経営戦略を策定する際は、次のレベルを考慮する必要があります。

・全社的な企業戦略

・企業内の事業ごとの事業戦略

・企業内の機能ごとの機能別戦略

企業戦略は最も高い階層にあり、中長期的な視点で会社のビジョンや方針を考えていきます。中間層にあるのが事業戦略です。企業戦略に則って、それぞれの事業部ごとの戦略を立案していきます。

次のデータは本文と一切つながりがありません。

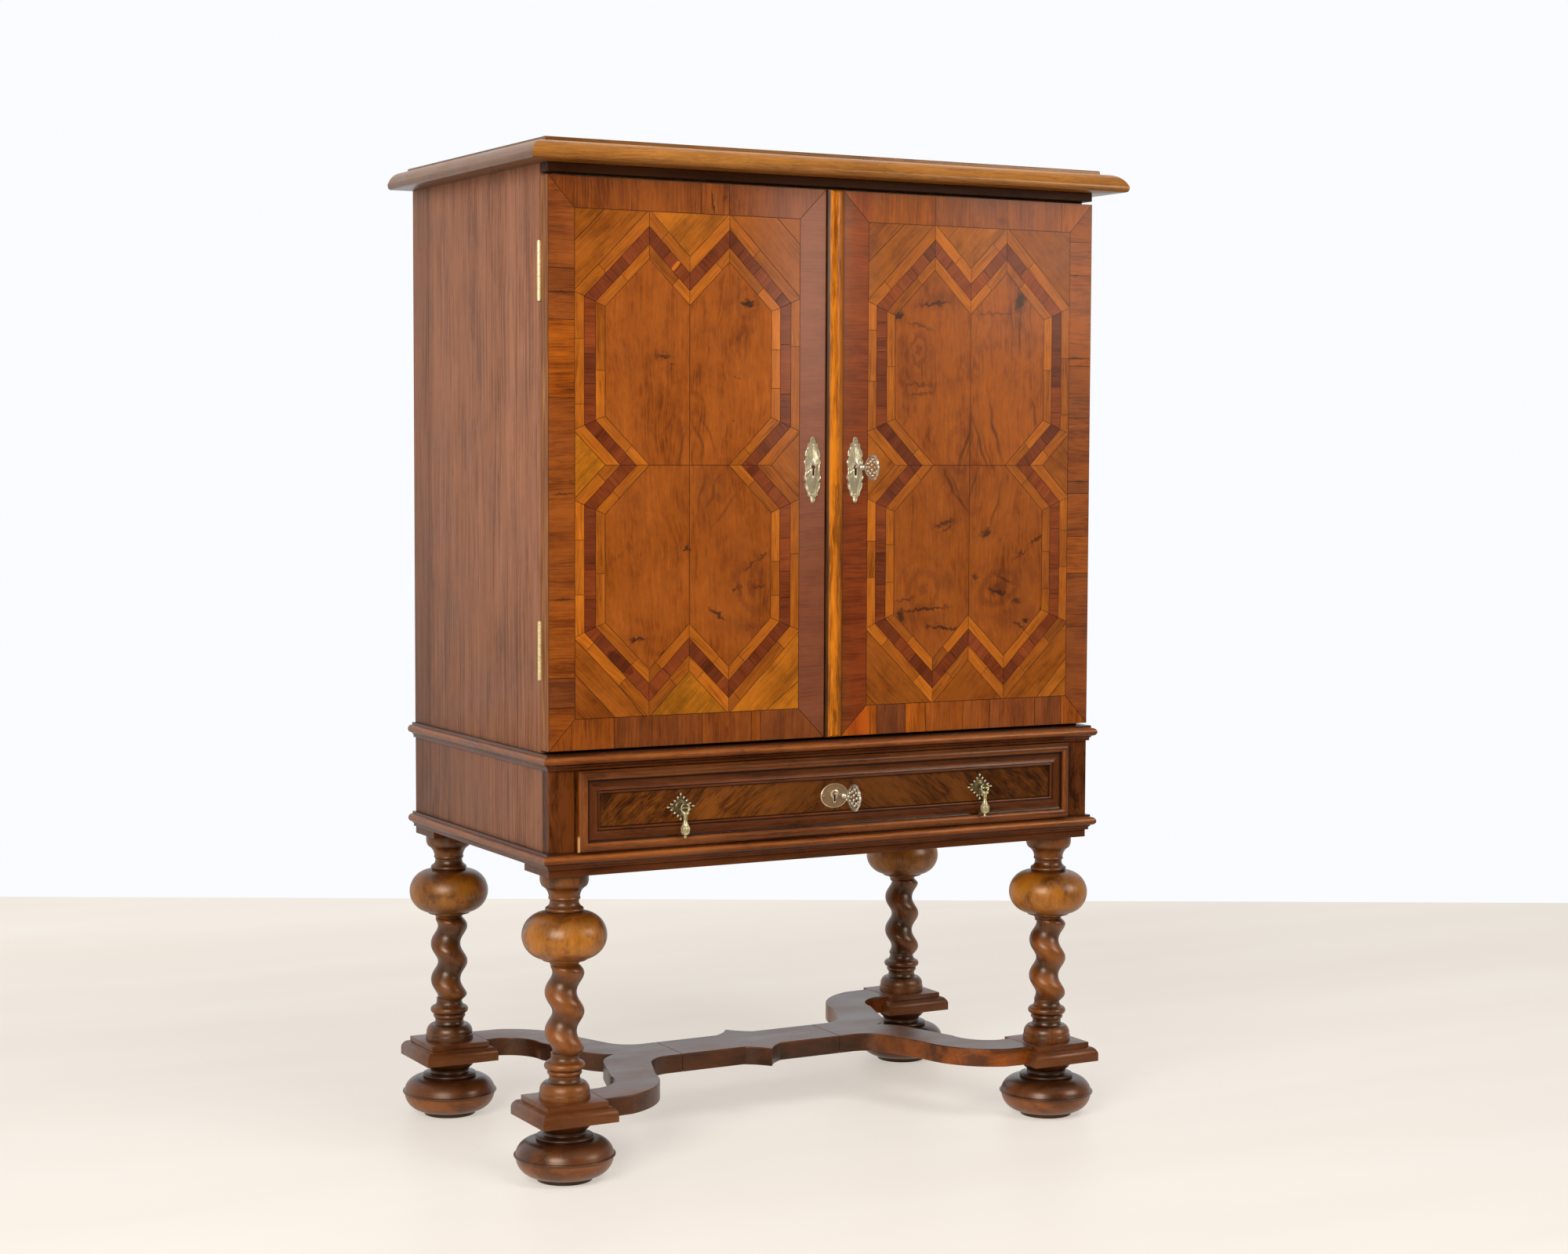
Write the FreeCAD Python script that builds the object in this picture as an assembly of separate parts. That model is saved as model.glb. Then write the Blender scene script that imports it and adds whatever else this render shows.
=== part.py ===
"""Veneered cabinet on a twist-turned stand: one STEP file for each named piece.

Lengths are millimetres. X runs to the right along the front, Y from the front to the back, Z up.
The pieces are drawn with y = 0 on the common front face of doors, frieze and drawer case, and
save() then moves them so that the origin is under the middle of the whole, on the floor.
"""
import FreeCAD, Part
import math
import os

# ---- main sizes ----------------------------------------------------------------------------
case_width = 940.0
case_depth = 530.0
board = 18.0                     # side panels of both cases
thin_board = 12.0                # backs and drawer sides
foot_height = 91.0
plinth_height = 30.0
leg_height = 334.0
stand_rail_thickness = 12.0
stand_rail_front_width = 90.0
stand_rail_back_width = 79.0
base_height = 24.0               # bottom rail and the moulding planted on it
drawer_opening_height = 120.0
waist_height = 24.0
door_height = 825.5
door_bottom_gap = 4.0
door_top_gap = 4.5
frieze_height = 13.5
cornice_height = 27.5
cap_thickness = 7.0

# ---- clearances ----------------------------------------------------------------------------
glue_gap = 0.1                   # round tenons and posts in their sockets
pin_gap = 0.05                   # hinge and pull pins in their bores
slide_gap = 0.3                  # bolts in their guides
mortise_gap = 1.0                # bolts in the wood that they lock into
knuckle_gap = 0.3                # between neighbouring knuckles, and around them
drawer_side_gap = 1.0
drawer_bottom_gap = 0.4
meeting_gap = 1.0                # between the two doors
nick = 0.5                       # small softened edges
tiny = 1e-3                      # lengths under this count as nothing

# ---- stand ---------------------------------------------------------------------------------
leg_inset_side = 42.7
leg_inset_front = 41.2
leg_inset_back = 34.5
tenon_radius = 12.0
tenon_top_length = 8.0
tenon_foot_length = 30.0
plinth_slab = 98.0
plinth_slab_height = 7.0
plinth_width = 121.0
plinth_round = 14.0              # height of the quarter round under the slab
plinth_bulge = 3.6
stretcher_thickness = 29.0
twist_radius = 24.0              # round strand of the twist
twist_offset = 6.0               # strand centre from the leg's axis
twist_pitch = 58.2
# Strand direction at the top of each leg's twist, degrees: the legs weren't turned alike.
twist_phases = {"front_left": -103.0, "front_right": -79.0, "back_left": -114.0,
                "back_right": -59.0}
twist_swell = 31.0
twist_run_out = 14.0             # height in which the twist fades into the necks
twist_run_out_bulge = 1.6

# Turnings, from the bottom up: height of the step, radius at its top, bulge outwards.
foot_start = 41.0
foot_turning = [
    (6.0, 41.0, 0.0),            # ground disc
    (1.0, 47.0, 0.0),
    (30.0, 75.0, 7.0),           # lower half of the ball
    (2.0, 75.0, 0.0),            # ridge
    (22.0, 47.0, 6.5),           # upper half of the ball
    (0.5, 41.5, 0.0),
    (5.5, 41.5, 1.8),            # thin disc
    (1.0, 32.0, 0.0),
    (8.0, 33.5, -1.6),           # neck
    (15.0, 43.0, 1.8),           # cushion
]
leg_start = 38.0
leg_lower_turning = [
    (8.5, 38.0, 0.0),            # base drum
    (1.5, 36.8, 0.0),
    (15.0, 30.0, 2.5),           # dome
    (0.5, 25.0, 0.0),
    (10.0, 23.5, -1.5),          # cove
    (0.5, 24.0, 0.0),
    (6.5, 24.0, 1.8),            # bead
    (1.0, 26.5, 0.0),
    (11.5, 25.0, 4.5),           # ring
    (9.0, 20.3, -1.5),           # neck under the twist
    (4.0, 20.3, 0.0),
]
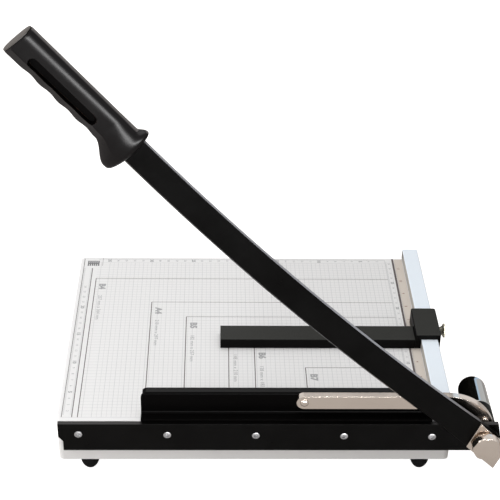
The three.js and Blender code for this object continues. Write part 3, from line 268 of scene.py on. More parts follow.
def newPiece(name, data, material=None):
    piece = bpy.data.objects.new(name, data)
    scene.collection.objects.link(piece)
    if material:
        data.materials.clear()
        data.materials.append(finish[material])
    return piece


def meshFrom(name, shape):  # a finished bmesh as a mesh of its own
    mesh = bpy.data.meshes.new(name)
    shape.to_mesh(mesh)
    shape.free()
    return mesh


def evaluated(thing):
    return bpy.data.meshes.new_from_object(thing.evaluated_get(bpy.context.evaluated_depsgraph_get()))


def settled(piece):  # modifiers turned into a plain mesh
    mesh = evaluated(piece)
    piece.modifiers.clear()
    piece.data = mesh
    return piece


def addBevel(piece, width, segments, degrees):
    bevel = piece.modifiers.new("Bevel", "BEVEL")
    bevel.width = width * mm
    bevel.segments = segments
    bevel.limit_method = "ANGLE"
    bevel.angle_limit = radians(degrees)


def addCut(piece, tool):
    cut = piece.modifiers.new("Cut", "BOOLEAN")
    cut.operation = "DIFFERENCE"
    cut.solver = "EXACT"
    cut.object = tool
    return cut


def evened(piece):  # normals weighted by face size, then settled
    piece.modifiers.new("Normals", "WEIGHTED_NORMAL").keep_sharp = True
    return settled(piece)


def keep(piece, body, nodes=()):
    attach(piece, body)
    if nodes:
        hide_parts(*nodes)
    return piece


def standIn(piece, *nodes):  # the piece takes these nodes' place and body
    return keep(piece, bodyOf[nodes[0]], nodes)


def numbered(stem, count):
    return [f"{stem}_{i}" for i in range(1, count + 1)]


def shadeByAngle(mesh, degrees):
    mesh.polygons.foreach_set("use_smooth", [True] * len(mesh.polygons))
    mesh.set_sharp_from_angle(angle=radians(degrees))


def outward(mesh):
    shape = bmesh.new()
    shape.from_mesh(mesh)
    bmesh.ops.recalc_face_normals(shape, faces=shape.faces)
    if shape.calc_volume(signed=True) < 0:
        bmesh.ops.reverse_faces(shape, faces=shape.faces)
    shape.to_mesh(mesh)
    shape.free()


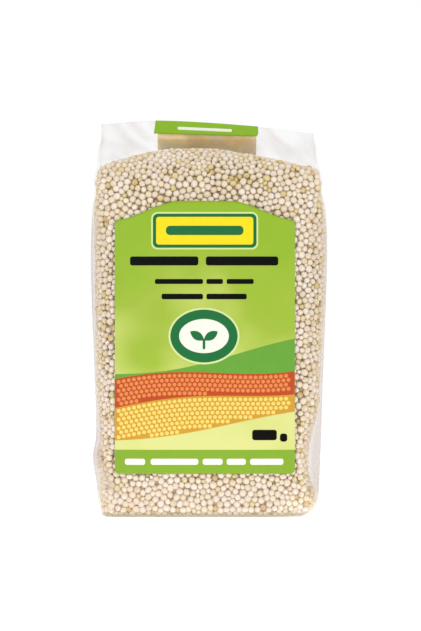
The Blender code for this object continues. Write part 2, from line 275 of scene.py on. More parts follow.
def hazy(point):
    """How milky the film is here: at folds and empty edges, in the roof and along the seam."""
    x, y, z, out_x, out_y, near_edge = (float(c) for c in point)
    middle, half, _, _ = shape_at(z)
    empty = side_slack(z)[1 if x > middle else 0]
    from_edge = half - abs(x - middle)
    slack = EMPTY_HAZE * (1 - ease(from_edge, 0.5 * empty - 0.5, empty + EMPTY_HAZE_FADE)) * min(1, empty)
    slack *= 1 - SIDE_CLEARS * out_x**4
    veil = SIDE_VEIL * (1 - ease(from_edge, 0, SIDE_VEIL_WIDTH)) * (1 - ease(z, *SIDE_VEIL_FADES))
    veil += LOW_VEIL * (1 - ease(z, *LOW_VEIL_FADES))
    bunched = 0.0
    if y < 0:
        top_x, top_z = BUNCH_TOP
        foot_x, foot_z = BUNCH_FOOT
        along = min(1.0, max(0.0, (top_z - z) / (top_z - foot_z)))
        ridge_x = top_x + (foot_x - top_x) * along
        beside = math.exp(-(((x - ridge_x) / BUNCH_HALF_WIDTH) ** 2))
        bunched = swell(z, BUNCH_HAZE * beside, (foot_z - 2, foot_z + 1), (top_z - 1, top_z + 3))
    fold = FOLD_HAZE * near_edge**2
    streak = 0.45 + 1.4 * ripple((x + z, y, z - x), ROOF_STREAKS)
    above_grain = ease(z, heap_height(x) - 1, heap_height(x) + 2)
    roof = ROOF_HAZE * above_grain * min(1.0, max(0.0, streak)) * abs(out_y)
    pleat = PLEAT_HAZE * math.exp(-((y / PLEAT_HAZE_WIDTH) ** 2)) * abs(out_x) ** 4
    seam = 0.0
    if y > 0:
        seam = SEAM_HAZE if abs(x) < SEAM_HALF_WIDTH else 0.0
        seam += SEAM_EDGE_HAZE * math.exp(-(((abs(x) - SEAM_HALF_WIDTH) / SEAM_EDGE_WIDTH) ** 2))
    under_roof = (pleat + seam) * (1 - ease(z, *SEAM_FADES))
    return min(MOST_HAZE, LEAST_HAZE + slack + veil + bunched + fold + roof + under_roof)


def film_rows():
    """Every ring of the film, from the flat base to the folded edge."""
    low = section(0.0, *FILM_POINTS)
    radius = np.array([base_fillet(x) for x in low[:, 0]])
    rows = []
    for step in range(FILM_FILLET_STEPS + 1):
        turn = math.pi / 2 * step / FILM_FILLET_STEPS
        row = low.copy()
        row[:, :2] -= low[:, 3:5] * (radius * (1 - math.sin(turn)))[:, None]
        row[:, 2] = radius * (1 - math.cos(turn))
        rows.append(row)
    start = rows[-1][:, 2]
    body = FIN_BASE - BASE_FILLET_LEFT
    count = round(body / FILM_ROW_STEP)
    for k in range(1, count + 1):
        height = BASE_FILLET_LEFT + body * k / count
        row = section(height, *FILM_POINTS)
        row[:, 2] = np.maximum(height, start + (FIN_BASE - start) * k / count)
        rows.append(row)
    for k in range(1, FILM_FIN_ROWS + 1):
        row = section(FIN_BASE, *FILM_POINTS)
        folds = np.array([fold_height(x) for x in row[:, 0]])
        row[:, 2] = FIN_BASE + (folds - FIN_BASE) * k / FILM_FIN_ROWS
        rows.append(row)
    return rows


def closed_rings(rings):
    """Faces of a closed form made of equal rings, with a flat base and a bridged top."""
    count = len(rings[0])
    faces = [tuple(reversed(range(count)))]
    for r in range(len(rings) - 1):
        for i in range(count):
            j = (i + 1) % count
            faces.append((r * count + i, r * count + j, (r + 1) * count + j, (r + 1) * count + i))
    top = (len(rings) - 1) * count
    for i in range(count // 2):
        corners = [top + i, top + i + 1, top + count - i - 1, top + (count - i) % count]
        faces.append(tuple(dict.fromkeys(corners)))
    return faces


def add_object(name, data):
    """A new object in the scene."""
    added = bpy.data.objects.new(name, data)
    bpy.context.scene.collection.objects.link(added)
    return added


def new_piece(name, points, faces, materials):
    """A mesh object from points in millimetres, riding on the bag's one body."""
    mesh = bpy.data.meshes.new(name)
    mesh.from_pydata(np.array(points, float) * MM, [], faces)
    for material in materials:
        mesh.materials.append(material)
    mesh.shade_smooth()
    piece = add_object(name, mesh)
    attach(piece, "root")
    return piece


def point_values(piece, name, values):
    """Stores one number for each point of the mesh, for its material to read."""
    layer = piece.data.attributes.new(name, "FLOAT", "POINT")
    layer.data.foreach_set("value", np.asarray(values, np.float32))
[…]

最後に、「企画」「営業」「マーケティング」などの機能に分けて、目標を達成するための具体的な取り組みに落とし込んでいきます。戦略に階層をもたせることで、現場の業務に企業の方針を反映することが可能です。

フレームワークを用いる際の注意点

経営戦略を立てるのに役立つフレームワークですが、間違った使い方をしてしまうと高い効果は見込めません。ここでは、フレームワークを用いる際の注意点を解説します。

フレームワークはあくまでも分析手段と心得る

フレームワークは、「あくまでも経営戦略を立案する上での分析手段」と心得ることが重要です。企業の安定した経営のために分析をしていたはずが、いつの間にかフレームワークの研究自体に注力してしまうケースもあります。フレームワークは目的ではなく手段だということを忘れず、ツールとして上手に活用しましょう。

また、経営戦略を策定する手段はフレームワークだけに限りません。ブレインストーミングやマインドマップ、マンダラチャートを使っても思考を整理することが可能です。

目的や事業内容にマッチするものを選ぶ

フレームワークは、目的や事業内容にマッチするものを選ぶことが大切です。フレームワークは種類が多く、それぞれで得意不得意も異なります。たとえば、外部環境の把握ではファイブフォース分析やPEST分析、内部環境の把握では4P分析やVRIO分析といったフレームワークが向いています。

複数のフレームワークを組み合わせる方法もおすすめです。ただし、対象範囲が広くなるほど分析に時間がかかり、精度の低下も懸念されます。分析を行うときは、ある程度の期限を設けて、効率的な実施を心がけましょう。

まとめ

フレームワークを活用することで、客観的かつロジカルに経営戦略が立案できます。フレームワークには、外部環境の分析に向いているものや自社の強みが把握できるものなど、さまざまな種類があります。1つにこだわるのではなく、目的に合わせて使い分けることで、企業の成長に役立つ分析が行えます。